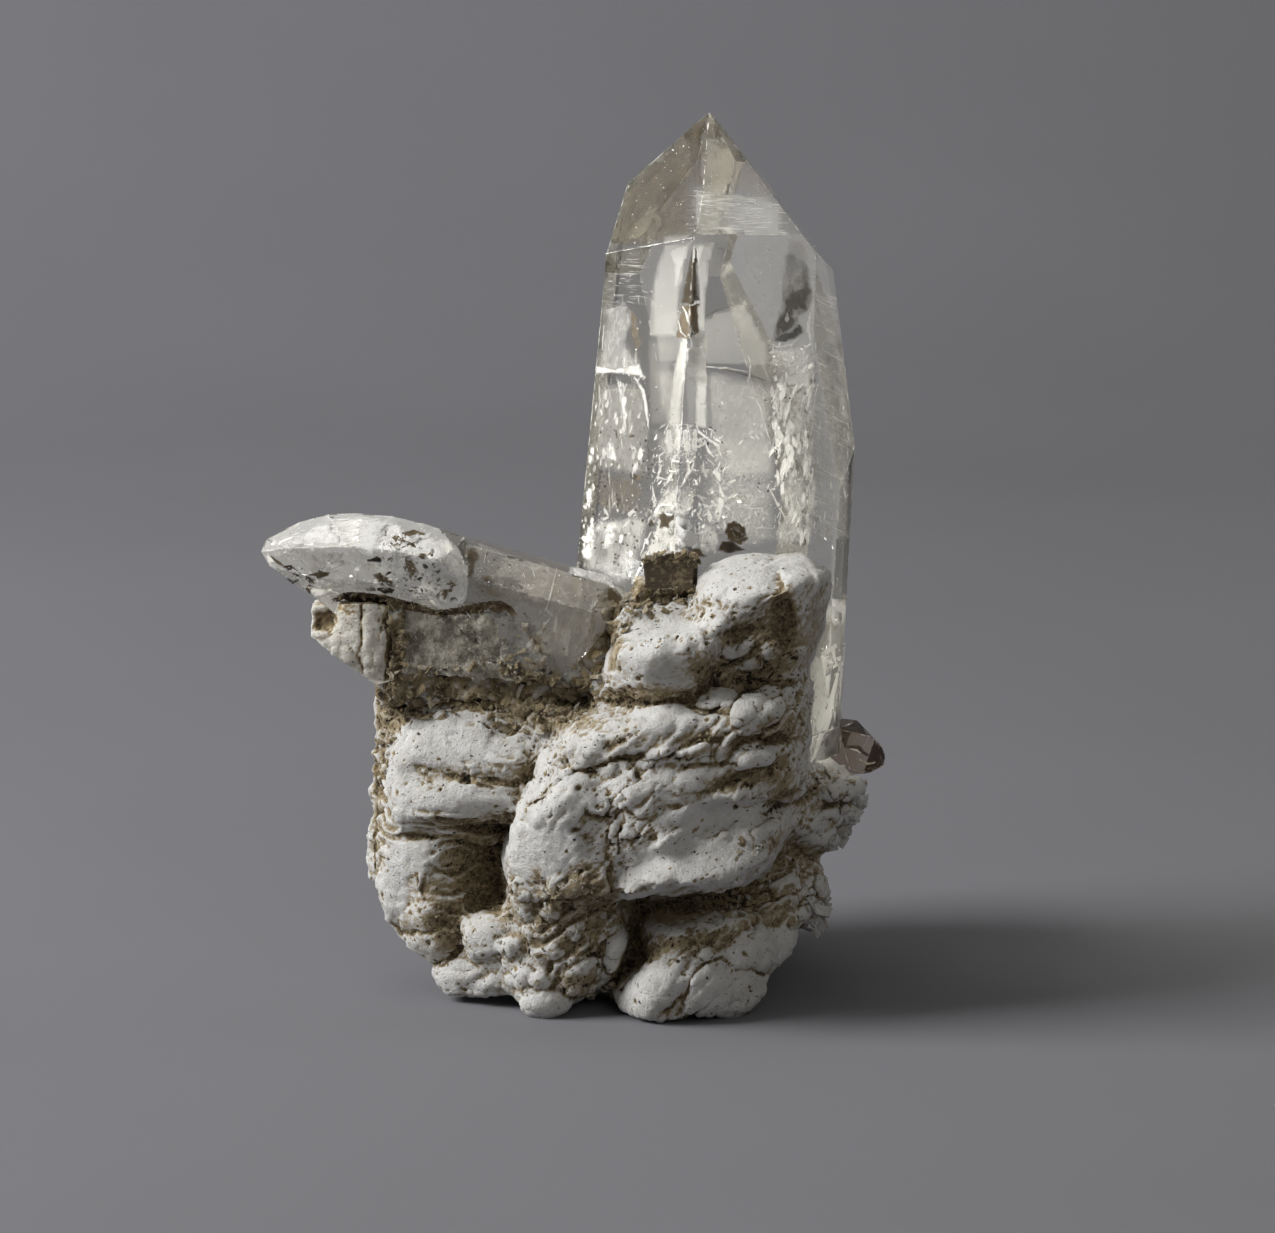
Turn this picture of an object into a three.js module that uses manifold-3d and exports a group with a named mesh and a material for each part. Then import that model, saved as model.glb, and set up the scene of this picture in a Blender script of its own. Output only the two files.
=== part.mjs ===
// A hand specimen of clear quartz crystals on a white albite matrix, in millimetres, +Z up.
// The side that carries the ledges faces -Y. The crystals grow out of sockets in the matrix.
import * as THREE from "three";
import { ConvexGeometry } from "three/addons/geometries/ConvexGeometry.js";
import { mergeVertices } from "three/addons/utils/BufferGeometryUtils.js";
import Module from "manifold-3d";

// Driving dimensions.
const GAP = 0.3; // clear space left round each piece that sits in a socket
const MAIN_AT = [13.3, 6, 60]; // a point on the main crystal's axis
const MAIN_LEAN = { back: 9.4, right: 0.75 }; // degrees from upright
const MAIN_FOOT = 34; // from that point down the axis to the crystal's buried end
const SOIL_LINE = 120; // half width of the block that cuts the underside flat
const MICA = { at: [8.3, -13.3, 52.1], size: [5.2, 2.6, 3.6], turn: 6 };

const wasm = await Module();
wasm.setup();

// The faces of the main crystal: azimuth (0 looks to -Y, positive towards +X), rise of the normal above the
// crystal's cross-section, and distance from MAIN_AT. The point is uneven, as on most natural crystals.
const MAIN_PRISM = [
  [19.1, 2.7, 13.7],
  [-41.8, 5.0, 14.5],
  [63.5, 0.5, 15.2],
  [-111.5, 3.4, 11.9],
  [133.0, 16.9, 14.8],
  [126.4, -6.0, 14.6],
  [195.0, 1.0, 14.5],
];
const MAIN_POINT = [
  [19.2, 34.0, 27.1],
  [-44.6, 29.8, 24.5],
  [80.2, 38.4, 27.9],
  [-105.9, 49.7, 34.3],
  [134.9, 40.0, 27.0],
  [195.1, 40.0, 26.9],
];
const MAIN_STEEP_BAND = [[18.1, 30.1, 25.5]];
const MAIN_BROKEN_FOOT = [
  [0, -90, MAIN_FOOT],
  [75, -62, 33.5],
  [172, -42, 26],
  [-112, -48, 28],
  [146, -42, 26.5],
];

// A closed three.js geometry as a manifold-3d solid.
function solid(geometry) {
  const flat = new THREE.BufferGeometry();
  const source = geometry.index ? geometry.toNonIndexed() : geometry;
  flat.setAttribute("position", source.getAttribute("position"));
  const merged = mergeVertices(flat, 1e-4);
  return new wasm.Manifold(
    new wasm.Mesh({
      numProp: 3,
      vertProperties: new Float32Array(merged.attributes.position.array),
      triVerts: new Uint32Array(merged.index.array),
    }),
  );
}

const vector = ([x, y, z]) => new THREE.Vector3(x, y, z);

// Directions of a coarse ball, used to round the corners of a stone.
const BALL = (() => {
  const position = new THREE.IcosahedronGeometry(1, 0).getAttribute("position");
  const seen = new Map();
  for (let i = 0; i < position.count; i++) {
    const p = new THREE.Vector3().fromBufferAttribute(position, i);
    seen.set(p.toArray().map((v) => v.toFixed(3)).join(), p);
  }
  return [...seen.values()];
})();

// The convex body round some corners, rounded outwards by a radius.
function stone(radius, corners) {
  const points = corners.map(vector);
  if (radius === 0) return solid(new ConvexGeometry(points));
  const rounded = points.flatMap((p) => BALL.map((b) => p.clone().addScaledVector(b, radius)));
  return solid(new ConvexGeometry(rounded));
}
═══
GOAL:
Copy out the listing above, line by line and exactly, from its first line to the line holding "import Module from", inclusive.

ANSWER TO THE PROBLEM:
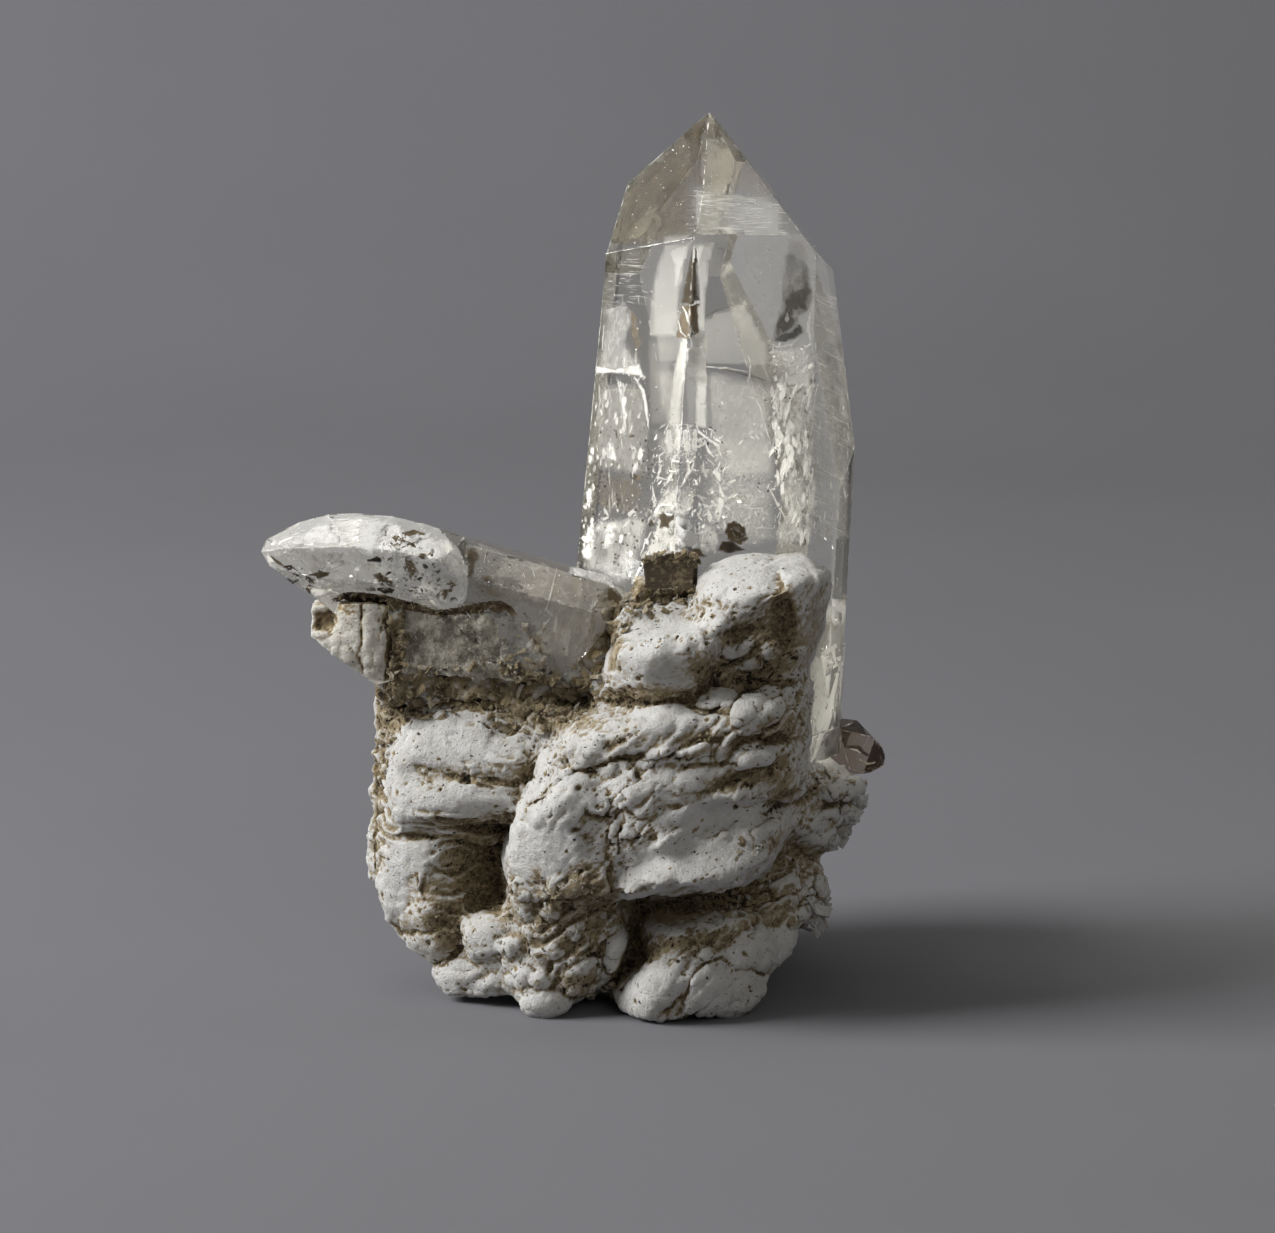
Turn this picture of an object into a three.js module that uses manifold-3d and exports a group with a named mesh and a material for each part. Then import that model, saved as model.glb, and set up the scene of this picture in a Blender script of its own. Output only the two files.
=== part.mjs ===
// A hand specimen of clear quartz crystals on a white albite matrix, in millimetres, +Z up.
// The side that carries the ledges faces -Y. The crystals grow out of sockets in the matrix.
import * as THREE from "three";
import { ConvexGeometry } from "three/addons/geometries/ConvexGeometry.js";
import { mergeVertices } from "three/addons/utils/BufferGeometryUtils.js";
import Module from "manifold-3d";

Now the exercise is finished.